Some readers will now realize why I wrote that first paragraph about those documentaries. Some of those were the first things that came to mind when I started listening to this album. This music is perfectly suited for this type of films. It brings the listener back to a time when the unknown and the mysterious lurked behind every tree in the forest. To a time when people could see the stars (loads more than we can see now, thank you fossil fuels!) and wonder what life is all about. Some songs, like 'Priestess Of The Godess', combine these neo-classical and soundscape passages with oriental influences. 'Among the Stars' seems to borrow the trance-like repetitive percussion from Deutsch Nepal and combines it with layers of destressed voices.

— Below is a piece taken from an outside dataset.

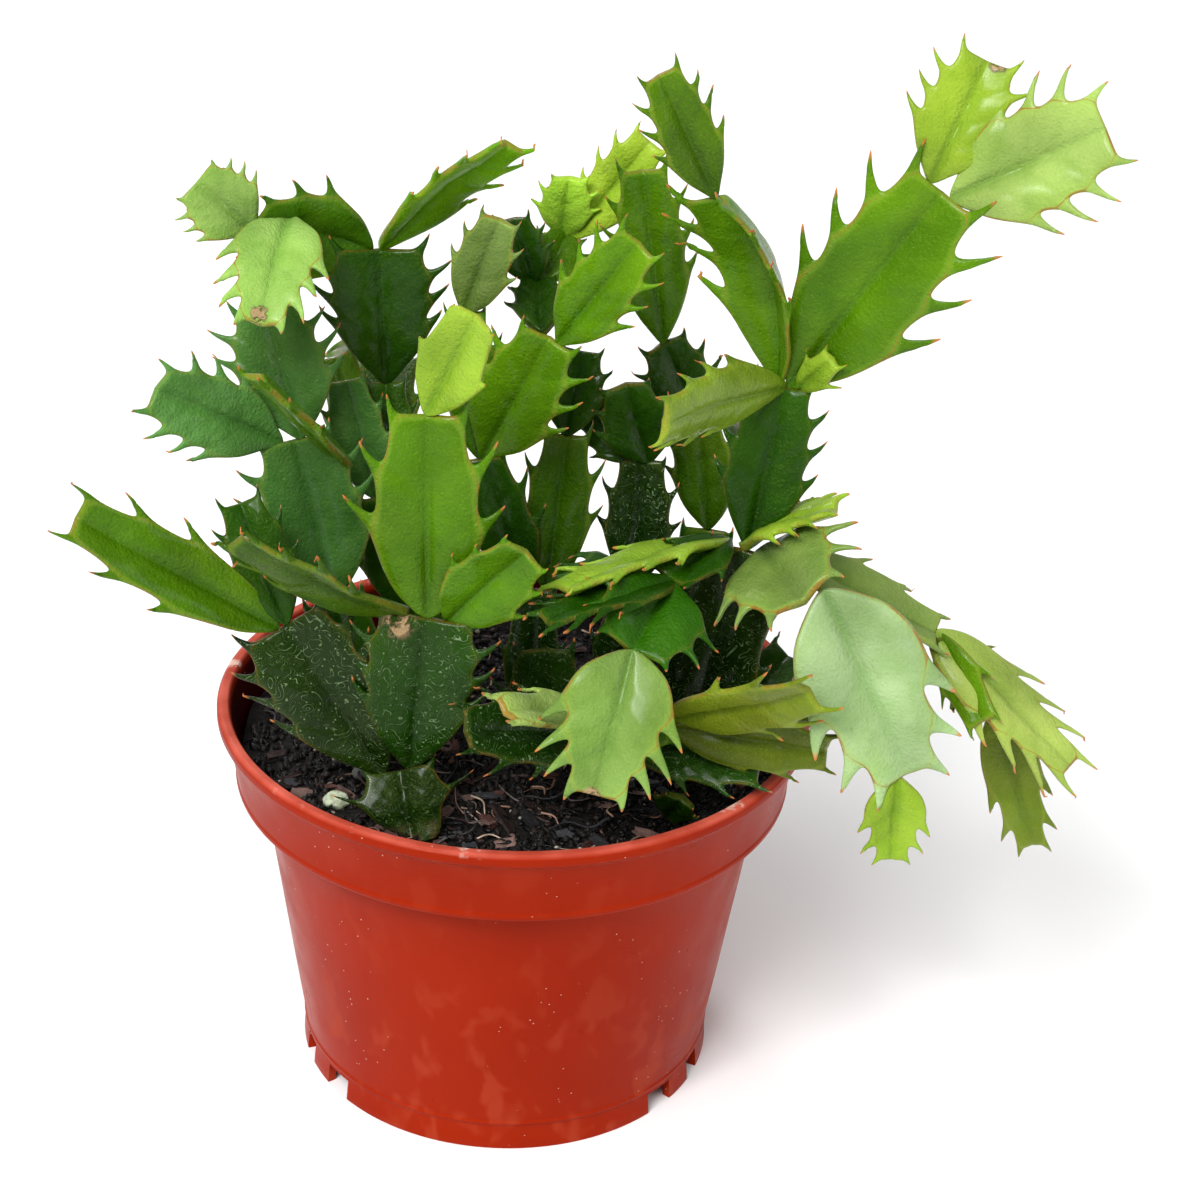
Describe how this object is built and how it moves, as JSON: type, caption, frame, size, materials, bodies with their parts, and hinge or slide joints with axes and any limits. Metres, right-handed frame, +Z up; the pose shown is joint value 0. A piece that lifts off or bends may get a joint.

As stunning and beautiful as this album might be, I still feel like Rasplyn has been a bit to modest and cautious while writing this album. From what I can hear, Carolyn O’Neill has a lot more to offer than what we can hear on Scenes Through The Magic Eye. It's definately a lot better than the new-age CD's you can find in your local health shop. The remix at the end has that little more I was hoping for. Just a little bit over the edge, towards IDM and electro but still dark and extremely atmospheric. We're clearly dealing with a very talented woman who knows a lot about music and a lot about the esoteric. I'm really looking forward to hearing more about Rasplyn...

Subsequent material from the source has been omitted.